**Scripts that build objects:**

-- START --

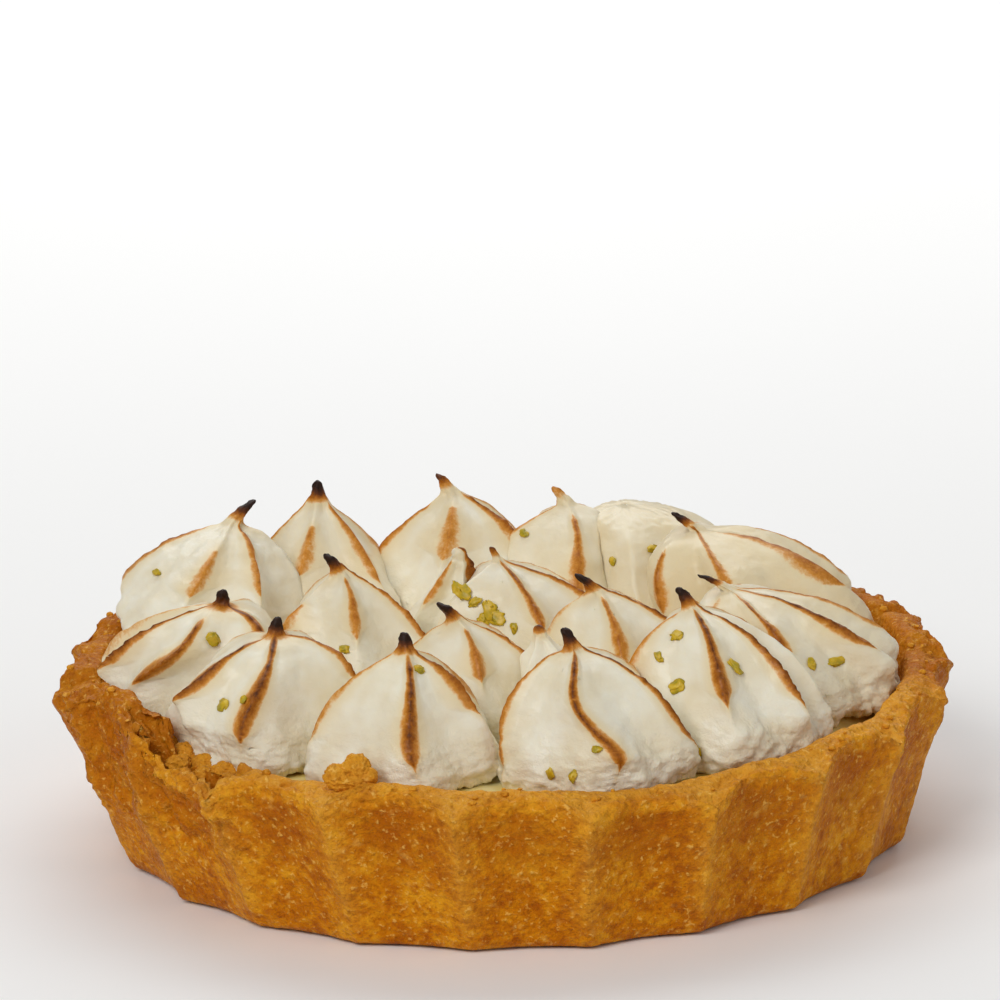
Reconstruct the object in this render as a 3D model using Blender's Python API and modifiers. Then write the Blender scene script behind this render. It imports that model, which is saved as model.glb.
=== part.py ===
"""A small round lemon meringue tart, modelled at its real size, in metres, with +Z up.

The origin is the centre of the flat underside. The crust is a fluted shortcrust shell, the filling
is a disc of lemon curd inside it, and seventeen piped meringue kisses stand on the filling. -Y is the
front of the tart.
"""

import math
from dataclasses import dataclass, replace

import bmesh
import bpy
import numpy as np
from mathutils import Matrix, Vector, noise

MM = 0.001
GAP = 0.3 * MM
NOISE_SEED = 7

# Crust: a shell baked in a fluted tin
RIM_RADIUS = 50.0 * MM
BASE_RADIUS = 43.5 * MM
RIM_HEIGHT = 18.0 * MM
CROWN_HEIGHT = 18.9 * MM
INNER_RIM_RADIUS = 44.3 * MM
INNER_FLOOR_RADIUS = 38.6 * MM
FLOOR_THICKNESS = 3.6 * MM
FLUTES = 22
FLUTE_PHASE = math.radians(-96.4)
FLUTE_DEPTH_AT_RIM = 2.3 * MM
FLUTE_DEPTH_AT_BASE = 1.5 * MM
POINT_DROP = 1.5 * MM
STEPS_PER_FLUTE = 6

# Loose crumbs on the rim: centre and size in mm
CRUMBS = (
    ((-17.4, -42.6, 19.5), (4.4, 2.9, 3.6)),
    ((-12.6, -44.6, 18.4), (2.8, 1.9, 1.9)),
)

# Filling
FILLING_TOP = 16.0 * MM
FILLING_STEPS = 46

# Kisses
KISS_FOOT = FILLING_TOP + GAP
CLEAR_OF_CRUST = INNER_RIM_RADIUS - 4 * GAP
RIM_CLEARANCE_HEIGHT = CROWN_HEIGHT + 1.5 * MM
OVERHANG = 3.8 * MM
NECK = 0.87
NUB_RADIUS = 0.6 * MM
NUB_FLARE = 0.8 * MM
LEAN_POWER = 1.5
LOWEST_RADIUS = 0.3 * MM
STEPS_PER_FOLD = 4
FOLD_STEPS = (0.0, 0.2, 0.5, 0.8)
KISS_LEVELS = (0.0, 0.07, 0.17, 0.32, 0.48, 0.62, 0.74, 0.83, 0.89, 0.96)

# Lime zest
ZEST_THICKNESS = 0.55 * MM
ZEST_SINK = 0.12 * MM


@dataclass(frozen=True)
class Break:
    """A stretch of the rim that stands above or below the rest, in mm and degrees."""

    start: float
    end: float
    rise: float
    lean: float
    edge: float


@dataclass(frozen=True)
class Kiss:
    """One piped kiss, in mm and degrees: its foot, its tip and the azimuths of its ridges."""

    name: str
    foot: tuple
    radius: float
    tip: tuple
    ridges: tuple
    twist: float = 0.0
    shoulder: float = 2.2
    roundness: float = 0.72


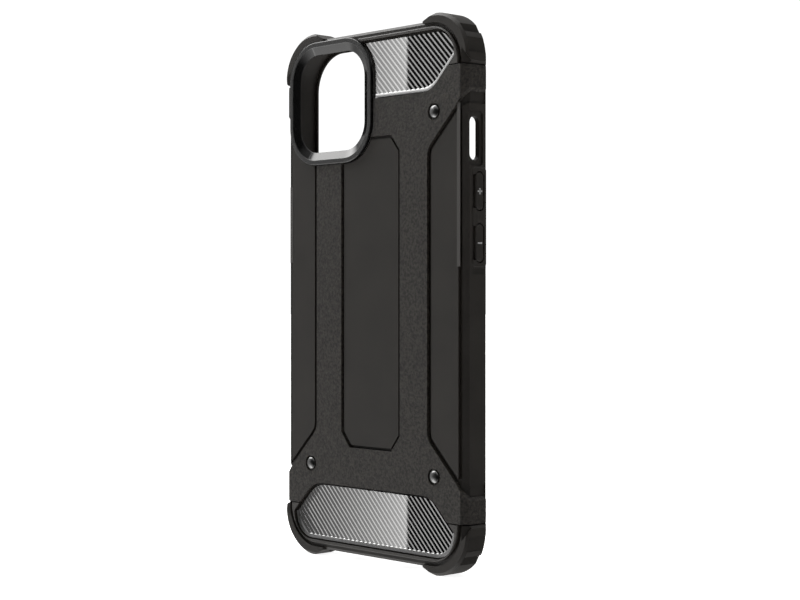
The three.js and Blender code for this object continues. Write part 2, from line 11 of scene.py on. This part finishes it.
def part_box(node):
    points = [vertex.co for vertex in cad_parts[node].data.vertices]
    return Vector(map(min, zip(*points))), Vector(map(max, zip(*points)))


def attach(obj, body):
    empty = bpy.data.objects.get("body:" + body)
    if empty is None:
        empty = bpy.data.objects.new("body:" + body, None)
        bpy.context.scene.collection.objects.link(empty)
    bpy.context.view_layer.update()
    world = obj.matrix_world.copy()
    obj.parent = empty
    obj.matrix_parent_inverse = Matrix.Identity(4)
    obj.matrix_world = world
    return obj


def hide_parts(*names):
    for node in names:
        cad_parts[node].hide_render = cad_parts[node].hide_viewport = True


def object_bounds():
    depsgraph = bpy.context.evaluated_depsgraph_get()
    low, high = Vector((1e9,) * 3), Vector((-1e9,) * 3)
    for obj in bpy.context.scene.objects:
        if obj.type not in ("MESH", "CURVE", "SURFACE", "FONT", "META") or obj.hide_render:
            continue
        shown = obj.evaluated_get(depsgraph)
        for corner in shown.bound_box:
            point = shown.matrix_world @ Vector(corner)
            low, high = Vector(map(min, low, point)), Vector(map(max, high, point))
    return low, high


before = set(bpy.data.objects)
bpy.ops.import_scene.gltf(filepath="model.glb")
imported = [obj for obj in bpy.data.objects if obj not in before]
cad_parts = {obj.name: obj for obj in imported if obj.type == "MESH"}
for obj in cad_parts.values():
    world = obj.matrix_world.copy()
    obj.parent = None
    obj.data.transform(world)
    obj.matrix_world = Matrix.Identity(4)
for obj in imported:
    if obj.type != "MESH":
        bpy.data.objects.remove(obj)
cad_low, cad_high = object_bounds()
MM = 0.001


# ------------------------------------------------------------------ shader arithmetic


class Value:
    """A shader socket in sums: each operator adds one Math node and gives its output."""

    def __init__(self, tree, socket):
        self.tree = tree
        self.socket = socket

    def math(self, operation, *inputs):
        node = self.tree.nodes.new("ShaderNodeMath")
        node.operation = operation
        for slot, given in zip(node.inputs, inputs):
            if isinstance(given, Value):
                self.tree.links.new(given.socket, slot)
            else:
                slot.default_value = given
        return Value(self.tree, node.outputs[0])

    def __add__(self, other):
        return self.math("ADD", self, other)

    def __sub__(self, other):
        return self.math("SUBTRACT", self, other)

    def __rsub__(self, other):
        return self.math("SUBTRACT", other, self)

    def __mul__(self, other):
        return self.math("MULTIPLY", self, other)

    def __truediv__(self, other):
        return self.math("DIVIDE", self, other)

    __radd__ = __add__
    __rmul__ = __mul__

    def most(self, other):
        return self.math("MAXIMUM", self, other)

    def ramp(self, start, end):
        """0 below start, 1 above end, and a straight rise between them."""
        node = self.math("SUBTRACT", self, start) / (end - start)
        node.socket.node.use_clamp = True
        return node


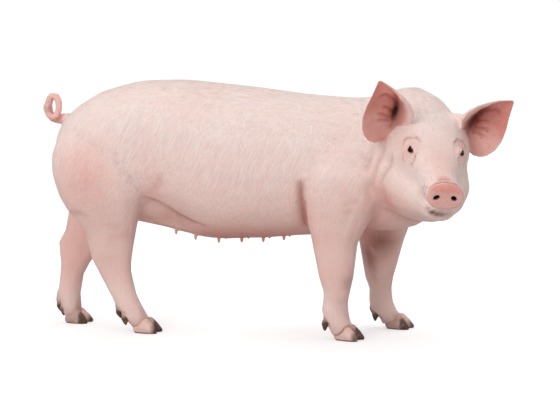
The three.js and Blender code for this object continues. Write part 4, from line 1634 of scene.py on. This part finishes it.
def tuftPoints(roots, normals, lie, fields, random):
    # seven points for each tuft: three round its root, three round its middle and its tip
    count = len(roots)
    normals = normals / np.linalg.norm(normals, axis=1)[:, None]
    aside = np.cross(normals, lie)
    lie = lie + aside * (random.normal(0, coatLook["wander"], count))[:, None]
    lie /= np.linalg.norm(lie, axis=1)[:, None]
    aside = np.cross(normals, lie)
    length, width, stand = (
        fields[:, k + 1] * random.uniform(*coatLook["spreads"][k], count) for k in range(3)
    )
    tree = BVHTree.FromPolygons(meshPoints(skin.data).tolist(), trianglesOf(skin.data).tolist())

    def over(share, lift):
        # a point along the tuft, at its height over the skin there
        ideal = roots + lie * (length * share)[:, None]
        places = np.empty_like(roots)
        for k, point in enumerate(ideal):
            spot, normal, face, away = tree.find_nearest(point)
            places[k] = spot + normal * lift[k]
        return places

    middle = over(0.5, width * 0.2 + stand * 0.4)
    tip = over(1.0, width * 0.15 + stand)
    root = roots - normals * coatLook["sink"]
    corners = []
    for centre, size in ((root, 1.0), (middle, 0.8)):
        for turn in (math.pi / 2, math.pi * 7 / 6, math.pi * 11 / 6):
            out = aside * (width * size / 2 * math.cos(turn))[:, None]
            up = normals * (width * size / 2 * coatLook["flat"] * math.sin(turn))[:, None]
            corners.append(centre + out + up)
    corners.append(tip)
    return np.stack(corners, 1), normals


tuftFaces = [(0, 2, 1)]
for k in range(3):
    nextOne = (k + 1) % 3
    tuftFaces += [(k, nextOne, 3 + nextOne), (k, 3 + nextOne, 3 + k), (3 + k, 3 + nextOne, 6)]


def makeCoat():
    roots, normals, lie, fields, here, random = plantTufts()
    corners, normals = tuftPoints(roots, normals, lie, fields, random)
    report(f"grew {len(roots)} tufts")
    flat = flatPlaces(roots)
    report("unfolded the skin under them")
    ring = np.array([(math.cos(turn), math.sin(turn)) for turn in (0.5, 2.6, 4.7)])
    ring = ring * coatLook["patch"] / 2
    spread = np.vstack([ring, ring * 0.5, [(0, 0)]])
    tipShare = np.array([0, 0, 0, 0.6, 0.6, 0.6, 1.0])
    pieces = []
    count = math.ceil(len(roots) / coatLook["perPiece"])
    for k, chosen in enumerate(np.array_split(np.arange(len(roots)), count)):
        faces = (np.array(tuftFaces)[None] + np.arange(len(chosen))[:, None, None] * 7).reshape(-1, 3)
        mesh = bpy.data.meshes.new(f"coat_{k + 1}")
        mesh.from_pydata(corners[chosen].reshape(-1, 3), [], faces)
        layer = mesh.uv_layers.new(name="OFBake")
        places = (flat[chosen][:, None] + spread[None]).reshape(-1, 2)
        layer.data.foreach_set("uv", places[faces.ravel()].astype(np.float32).ravel())
        for name, values in here.items():
            addMask(mesh, name, np.repeat(values[chosen], 7))
        addMask(mesh, "tip", np.tile(tipShare, len(chosen)))
        shadeSmooth(mesh)
        mesh.normals_split_custom_set_from_vertices(np.repeat(normals[chosen], 7, axis=0).tolist())
        mesh.materials.append(coatMaterial)
        piece = addObject(f"coat_{k + 1}", mesh)
        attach(piece, "root")
        pieces.append(piece)
    return pieces


coat = makeCoat()
report(f"made the coat in {len(coat)} pieces")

-- END --

**What is asked:** Beginning with the line containing "11 of scene.py on. This part finishes it." and ending with the line containing "imported = [obj", extract those lines exactly from the listing above, and only those.

**Output of the exercise:**
The three.js and Blender code for this object continues. Write part 2, from line 11 of scene.py on. This part finishes it.
def part_box(node):
    points = [vertex.co for vertex in cad_parts[node].data.vertices]
    return Vector(map(min, zip(*points))), Vector(map(max, zip(*points)))


def attach(obj, body):
    empty = bpy.data.objects.get("body:" + body)
    if empty is None:
        empty = bpy.data.objects.new("body:" + body, None)
        bpy.context.scene.collection.objects.link(empty)
    bpy.context.view_layer.update()
    world = obj.matrix_world.copy()
    obj.parent = empty
    obj.matrix_parent_inverse = Matrix.Identity(4)
    obj.matrix_world = world
    return obj


def hide_parts(*names):
    for node in names:
        cad_parts[node].hide_render = cad_parts[node].hide_viewport = True


def object_bounds():
    depsgraph = bpy.context.evaluated_depsgraph_get()
    low, high = Vector((1e9,) * 3), Vector((-1e9,) * 3)
    for obj in bpy.context.scene.objects:
        if obj.type not in ("MESH", "CURVE", "SURFACE", "FONT", "META") or obj.hide_render:
            continue
        shown = obj.evaluated_get(depsgraph)
        for corner in shown.bound_box:
            point = shown.matrix_world @ Vector(corner)
            low, high = Vector(map(min, low, point)), Vector(map(max, high, point))
    return low, high


before = set(bpy.data.objects)
bpy.ops.import_scene.gltf(filepath="model.glb")
imported = [obj for obj in bpy.data.objects if obj not in before]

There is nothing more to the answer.